Written problem:
Reproduce, word for word, every line from the first one down to the line containing "HAIR_GRIME = 0.5", and nothing else.

Information shown:
————
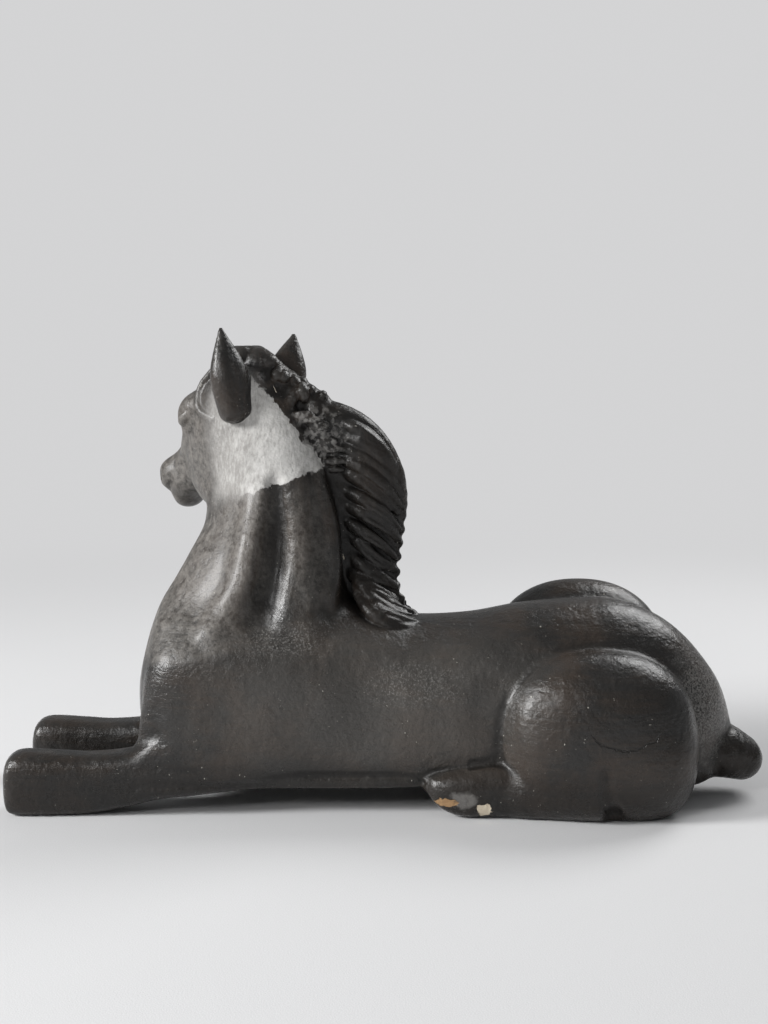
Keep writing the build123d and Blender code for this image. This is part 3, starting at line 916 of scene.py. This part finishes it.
COAT_BLACK = (0.019, 0.018, 0.017)
COAT_BROWN = (0.036, 0.027, 0.021)
COAT_GREY = (0.046, 0.043, 0.040)
WORN_GREY = (0.56, 0.55, 0.53)
WORN_DARK = (0.29, 0.28, 0.265)
DUSTY_GREY = (0.215, 0.20, 0.182)
CHIP_CREAM = (0.62, 0.52, 0.38)
CHIP_BROWN = (0.24, 0.13, 0.06)
SPECK_PALE = (0.45, 0.43, 0.38)
GRIME = (0.008, 0.007, 0.006)
HAIR_GRIME = 0.5  # how much of the hair's colour is grime everywhere


def cheek_wear(look):
    """The rubbed side of the head, and how far back on it a place is. The edge is sharp towards the mane and
    soft towards the face and the throat."""
    wander = look.math("MULTIPLY", look.math("SUBTRACT", look.noise(9, 5, 0.6), 0.5), 14)
    along_mane = look.depth((-78, 0, 289), (-0.78, 0, -0.62))
    under_jaw = look.depth((-70, 0, 246), (-0.30, 0, 0.95))
    inside = look.math("ADD", look.math("MINIMUM", along_mane, under_jaw), wander)
    rearward = look.fade(look.depth((-104, 0, 0), (1, 0, 0)), -16, 16)
    sharp = look.blend(rearward, look.fade(inside, -9, 9), look.fade(inside, -0.7, 0.7))
    face = look.fade(look.depth((-136, 0, 0), (1, 0, 0)), -14, 14)
    left_side = look.fade(look.depth((0, -2, 0), (0, -1, 0)), -8, 8)
    return look.math("MULTIPLY", look.math("MULTIPLY", sharp, face), left_side), rearward


def dusty_front(look):
    """Where handling has dulled the coat: the face, the breast above the shoulders and the neck's cords."""
    breast = look.spot((-150, -20, 150), (46, 60, 84), 0.25, 0.45, grain=30)
    cord = look.spot((-112, -34, 205), (20, 30, 52), 0.25, 0.45, grain=24)
    above_shoulder = look.fade(look.depth((-140, 0, 118), (-0.18, 0, 0.98)), -4, 5)
    face = look.spot((-155, 48, 258), (44, 76, 52), 0.3, 0.5, grain=24)
    rear_cord = look.spot((-63, -44, 196), (17, 24, 52), 0.25, 0.5, grain=16)
    front = look.math("MAXIMUM", look.math("MULTIPLY", breast, above_shoulder), cord)
    return look.math("MAXIMUM", look.math("MAXIMUM", front, face), look.math("MULTIPLY", rear_cord, 0.6))


def coat_look(name, is_worn=False, is_hair=False):
    """The dark coat. On the head and neck it is rubbed down to a grey ground, on hair it is darker."""
    look = Look(name)
    edge, dip = look.attribute("edge"), look.attribute("dip")
    patches = look.noise(70, 5, 0.6, distortion=0.6)
    streaks = look.noise(3.2, 4, 0.65, stretch=(9, 6, 1))
    upright_streaks = look.noise(3.2, 4, 0.65, stretch=(1.4, 1.4, 8))
    on_neck = look.fade(look.depth((0, 0, 150), (0, 0, 1)), -14, 14)
    brush = look.blend(on_neck, streaks, upright_streaks)
    pores = look.noise(1.3, 5, 0.7)
    grain = look.noise(5, 3, 0.6)

    brown = look.fade(look.math("ADD", patches, look.math("MULTIPLY", brush, 0.35)), 0.56, 0.86)
    color = look.mix(brown, COAT_BLACK, COAT_BROWN)
    rubbed = look.math("ADD", look.math("MULTIPLY", edge, 1.3), look.math("MULTIPLY", look.noise(24, 6, 0.7), 0.9))
    low = look.fade(look.depth((0, 0, 30), (0, 0, -1)), -14, 8)
    rubbed = look.math("MULTIPLY", look.fade(rubbed, 0.52, 0.95), look.math("SUBTRACT", 1, low))
    color = look.mix(look.math("MULTIPLY", rubbed, 0.75), color, COAT_GREY)
    in_hollows = look.fade(dip, -0.8, 0.1, 1, 0)
    barrel = look.spot((-10, -62, 84), (120, 40, 62), 0.2, 0.5, grain=40)
    color = look.mix(look.math("MULTIPLY", barrel, 0.22), color, DUSTY_GREY)
    grime = look.math("MAXIMUM", look.math("MULTIPLY", in_hollows, 0.85), look.math("MULTIPLY", low, 0.6))
    if is_hair:
        off_neck = look.fade(look.depth((-46, 0, 230), (0.98, 0, 0.22)), -2, 14)
        grime = look.math("MAXIMUM", grime, look.math("MULTIPLY", off_neck, HAIR_GRIME))
    color = look.mix(grime, color, GRIME)

    dusty = look.math("MULTIPLY", dusty_front(look), look.fade(look.noise(5, 6, 0.75), 0.25, 0.7))
    color = look.mix(look.math("MULTIPLY", dusty, 0.75), color, DUSTY_GREY)
    worn, rearward = cheek_wear(look) if is_worn else (0.0, 0.0)
    powder = look.blend(0.5, look.noise(16, 6, 0.7), look.noise(2.2, 5, 0.7, stretch=(1, 1, 3)))
    powder = look.math("ADD", powder, look.math("MULTIPLY", rearward, 0.14))
    worn_color = look.mix(look.fade(powder, 0.42, 0.70), WORN_DARK, WORN_GREY)
    color = look.mix(look.math("MULTIPLY", worn, 0.92), color, worn_color)

    scuffs = look.math("MULTIPLY", look.spot((16, -64, 99), (34, 14, 17), 0.5, 0.5), look.fade(pores, 0.50, 0.68))
    more = look.math("MULTIPLY", look.spot((-74, -62, 132), (30, 14, 12), 0.5, 0.5), look.fade(pores, 0.48, 0.66))
    rump = look.math("MULTIPLY", look.spot((236, -34, 84), (26, 34, 40), 0.4, 0.5), look.fade(pores, 0.42, 0.58))
    frayed = look.math("MULTIPLY", look.spot((-54, -20, 276), (18, 16, 24), 0.5, 0.4), look.fade(grain, 0.45, 0.6))
    scuffs = look.math("MAXIMUM", look.math("MAXIMUM", scuffs, more), look.math("MAXIMUM", rump, frayed))
    color = look.mix(look.math("MULTIPLY", scuffs, 0.6), color, WORN_DARK)

    specks = look.math("MULTIPLY", look.fade(look.noise(1.7, 1, 0.4), 0.755, 0.785), look.fade(look.noise(22, 2), 0.5, 0.6))
    color = look.mix(specks, color, SPECK_PALE)

    crack = look.arc((166, -92, 84), (31, 44, 26), 0.035)
    color = look.mix(look.math("MULTIPLY", crack, 0.8), color, GRIME)

    hoof_scuff = look.spot((52, -74, 15), (9, 9, 6), 0.35, 0.3)
    color = look.mix(look.math("MULTIPLY", hoof_scuff, 0.45), color, WORN_DARK)
    brown_chip = look.spot((37, -74, 13), (9, 9, 3.2), 0.5, 0.12, grain=4)
    color = look.mix(brown_chip, color, look.mix(look.noise(2.2), CHIP_BROWN, (0.40, 0.26, 0.13)))
    cream_chip = look.spot((67, -74, 7.5), (5.5, 9, 5), 0.4, 0.08, grain=5)
    color = look.mix(cream_chip, color, look.mix(look.noise(2.5), CHIP_CREAM, (0.74, 0.67, 0.54)))
    chips = look.math("MAXIMUM", cream_chip, brown_chip)

    roughness = look.fade(look.noise(16, 5, 0.65), 0.3, 0.7, 0.22, 0.38)
    roughness = look.blend(look.math("MULTIPLY", dusty, 0.8), roughness, 0.62)
    roughness = look.blend(look.math("MAXIMUM", look.math("MULTIPLY", worn, 0.85), chips), roughness, 0.78)
    roughness = look.blend(look.math("MULTIPLY", in_hollows, 0.5), roughness, 0.6)

    normal = look.bump(look.noise(14, 3, 0.5), 1.5)
    normal = look.bump(brush, 0.4, normal)
    normal = look.bump(grain, 0.85, normal)
    normal = look.bump(pores, 0.2, normal)
    normal = look.bump(look.math("MULTIPLY", look.math("ADD", worn, look.math("MULTIPLY", chips, 2)), -1), 0.6, normal)
    normal = look.bump(look.math("MULTIPLY", crack, -1), 0.7, normal)
    shine = 0.26 if is_hair else 0.36
    return look.finish(color, roughness, normal, specular_ior_level=shine, coat_weight=0.14, coat_roughness=0.22)


def plaster_look(name, pale, dark):
    look = Look(name)
    blotches = look.fade(look.noise(18, 6, 0.65), 0.3, 0.7)
    color = look.mix(blotches, dark, pale)
    color = look.mix(look.fade(look.noise(1.6, 2), 0.66, 0.72), color, tuple(0.5 * c for c in dark))
    normal = look.bump(look.noise(6, 6, 0.7), 0.8)
    return look.finish(color, look.fade(look.noise(9), 0, 1, 0.78, 0.95), normal)


def iron_look():
    look = Look("iron")
    rust = look.fade(look.noise(9, 7, 0.7), 0.44, 0.58)
    color = look.mix(rust, (0.05, 0.045, 0.042), look.mix(look.noise(2.5, 5), (0.16, 0.055, 0.02), (0.30, 0.13, 0.05)))
    normal = look.bump(look.noise(1.8, 6, 0.7), 0.35)
    shine = look.finish(color, look.blend(rust, 0.45, 0.9), normal, metallic=look.blend(rust, 0.9, 0.0))
    return shine


def scrim_look():
    """Open-weave cloth soaked in plaster."""
    look = Look("scrim")
    threads = []
    for axis in ((1, 0, 0), (0, 1, 0), (0, 0, 1)):
        turn = look.math("MULTIPLY", look.vector("DOT_PRODUCT", look.place, axis), 2 * math.pi / (2.2 * MM))
        threads.append(look.math("ABSOLUTE", look.math("SINE", turn)))
    weave = look.math("MULTIPLY", look.math("MULTIPLY", *threads[:2]), threads[2])
    color = look.mix(weave, (0.36, 0.30, 0.22), (0.70, 0.64, 0.52))
    color = look.mix(look.fade(look.noise(14, 5), 0.5, 0.7), color, (0.74, 0.70, 0.62))
    return look.finish(color, look.fade(look.noise(5), 0, 1, 0.8, 0.97), look.bump(weave, 0.5))


HEAD_SEAM_CENTRE = (-97, 4, 253)
HEAD_SEAM_LEAN = 37
FOOT_SEAM_X = 118.0
TAIL_SEAM_X = 240.0
WORN_PIECES = ("head_shell", "neck_shell")
HAIR_PIECES = ("mane_crest", "tail")
SMALLEST_FACE = 0.5  # mm2
SKIN_SLACK = 0.04  # mm, how far outside the clay the edge of a cut face may run
COATED_DEPTH = 4.0  # mm, a cut face less deep than this under the skin is coated like the skin

clay = sculpt()
coat = coat_look("coat")
piece_coats = dict.fromkeys(WORN_PIECES, coat_look("coat_worn", is_worn=True))
piece_coats.update(dict.fromkeys(HAIR_PIECES, coat_look("coat_hair", is_hair=True)))
raw_plaster = plaster_look("raw_plaster", (0.74, 0.68, 0.57), (0.50, 0.43, 0.33))
slot_looks = {"iron": iron_look(), "raw_plaster": raw_plaster, "scrim": scrim_look()}
for name, skin in cast_pieces(clay):
    make_piece(name, skin, clay, (piece_coats.get(name, coat), raw_plaster))
for subpart in frame["record"]["subparts"]:
    look = slot_looks.get(subpart["material_slot"])
    if look:
        node = frame["nodes"][subpart["node"]]
        node.data.materials.clear()
        node.data.materials.append(look)


# ---- studio ----
BACKDROP = (0.655, 0.655, 0.662)  # how pale the floor and the background are in the picture


def studio_world():
    """Seen by the camera it is the plain backdrop; as a light it is a room with pale walls."""
    world = bpy.data.worlds.new("studio")
    world.use_nodes = True
    tree = world.node_tree
    split = tree.nodes.new("ShaderNodeSeparateXYZ")
    tree.links.new(tree.nodes.new("ShaderNodeTexCoord").outputs["Generated"], split.inputs[0])
    ramp = tree.nodes.new("ShaderNodeMapRange")
    tree.links.new(split.outputs["X"], ramp.inputs["Value"])
    for name, value in (("From Min", -0.7), ("From Max", 0.7), ("To Min", 0.25), ("To Max", 0.21)):
        ramp.inputs[name].default_value = value
    room = tree.nodes["Background"]
    room.inputs["Color"].default_value = (0.97, 0.985, 1.0, 1)
    tree.links.new(ramp.outputs["Result"], room.inputs["Strength"])
    backdrop = tree.nodes.new("ShaderNodeBackground")
    backdrop.inputs["Color"].default_value = (*BACKDROP, 1)
    choose = tree.nodes.new("ShaderNodeMixShader")
    tree.links.new(tree.nodes.new("ShaderNodeLightPath").outputs["Is Camera Ray"], choose.inputs[0])
    tree.links.new(room.outputs[0], choose.inputs[1])
    tree.links.new(backdrop.outputs[0], choose.inputs[2])
    tree.links.new(choose.outputs[0], tree.nodes["World Output"].inputs["Surface"])
    return world


def floor_look():
    """Pale cloth near the statuette that fades into the plain backdrop further out."""
    look = Look("floor")
    weave = look.noise(1.1, 2, 0.6)
    color = look.mix(weave, (0.67, 0.67, 0.675), (0.76, 0.76, 0.765))
    look.finish(color, look.fade(look.noise(60), 0, 1, 0.85, 0.95), look.bump(weave, 0.15))
    distance = look.vector("LENGTH", look.place)
    far = look.fade(distance, 0.45, 1.5)
    glow = look.tree.nodes.new("ShaderNodeEmission")
    glow.inputs["Color"].default_value = (*BACKDROP, 1)
    choose = look.tree.nodes.new("ShaderNodeMixShader")
    look.put(far, choose.inputs[0])
    look.put(look.shader.outputs[0], choose.inputs[1])
    look.put(glow.outputs[0], choose.inputs[2])
    look.put(choose.outputs[0], look.tree.nodes["Material Output"].inputs["Surface"])
    return look.material


def lamp(name, location, target, size, power):
    data = bpy.data.lights.new(name, "AREA")
    data.shape = "DISK"
    data.energy = power
    data.size = size
    light = bpy.data.objects.new(name, data)
    light.location = location
    light.rotation_euler = (Vector(target) - Vector(location)).to_track_quat("-Z", "Y").to_euler()
    bpy.context.scene.collection.objects.link(light)


def studio():
    scene = bpy.context.scene
    camera_data = bpy.data.cameras.new("camera")
    camera_data.lens = 56.25
    camera_data.sensor_width = 36
    camera = bpy.data.objects.new("camera", camera_data)
    camera.location = (-0.006, -1.2, 0.364)
    camera.rotation_euler = (math.radians(90 - 6.98), 0, 0)
    scene.collection.objects.link(camera)
    scene.camera = camera

    bpy.ops.mesh.primitive_plane_add(size=40, location=(0, 0, 0))
    floor = bpy.context.object
    floor.name = "floor"
    floor.data.materials.append(floor_look())

    lamp("key_softbox", (-2.5, -0.85, 1.25), (-0.05, 0, 0.12), 0.9, 90)
    lamp("window", (-1.75, -2.65, 1.77), (0.05, 0, 0.08), 0.8, 22)
    lamp("back_softbox", (1.2, 1.1, 1.5), (0.1, 0, 0.1), 1.2, 24)
    scene.world = studio_world()
    scene.view_settings.view_transform = "Standard"


studio()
————
Solution for this task:
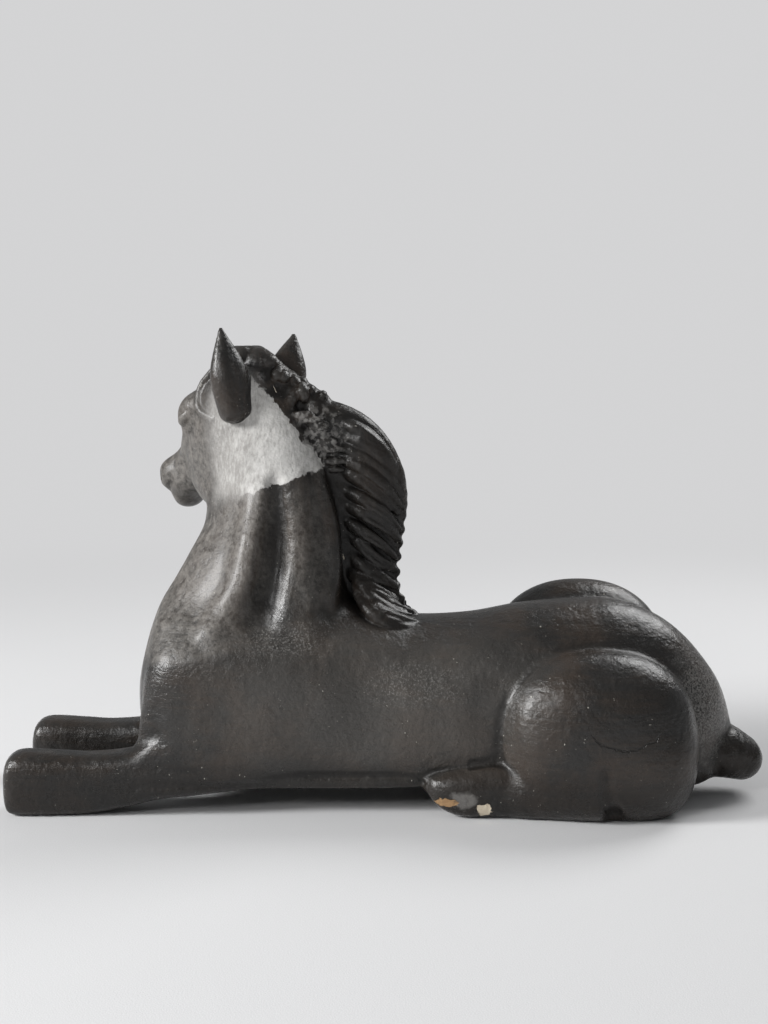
Keep writing the build123d and Blender code for this image. This is part 3, starting at line 916 of scene.py. This part finishes it.
COAT_BLACK = (0.019, 0.018, 0.017)
COAT_BROWN = (0.036, 0.027, 0.021)
COAT_GREY = (0.046, 0.043, 0.040)
WORN_GREY = (0.56, 0.55, 0.53)
WORN_DARK = (0.29, 0.28, 0.265)
DUSTY_GREY = (0.215, 0.20, 0.182)
CHIP_CREAM = (0.62, 0.52, 0.38)
CHIP_BROWN = (0.24, 0.13, 0.06)
SPECK_PALE = (0.45, 0.43, 0.38)
GRIME = (0.008, 0.007, 0.006)
HAIR_GRIME = 0.5  # how much of the hair's colour is grime everywhere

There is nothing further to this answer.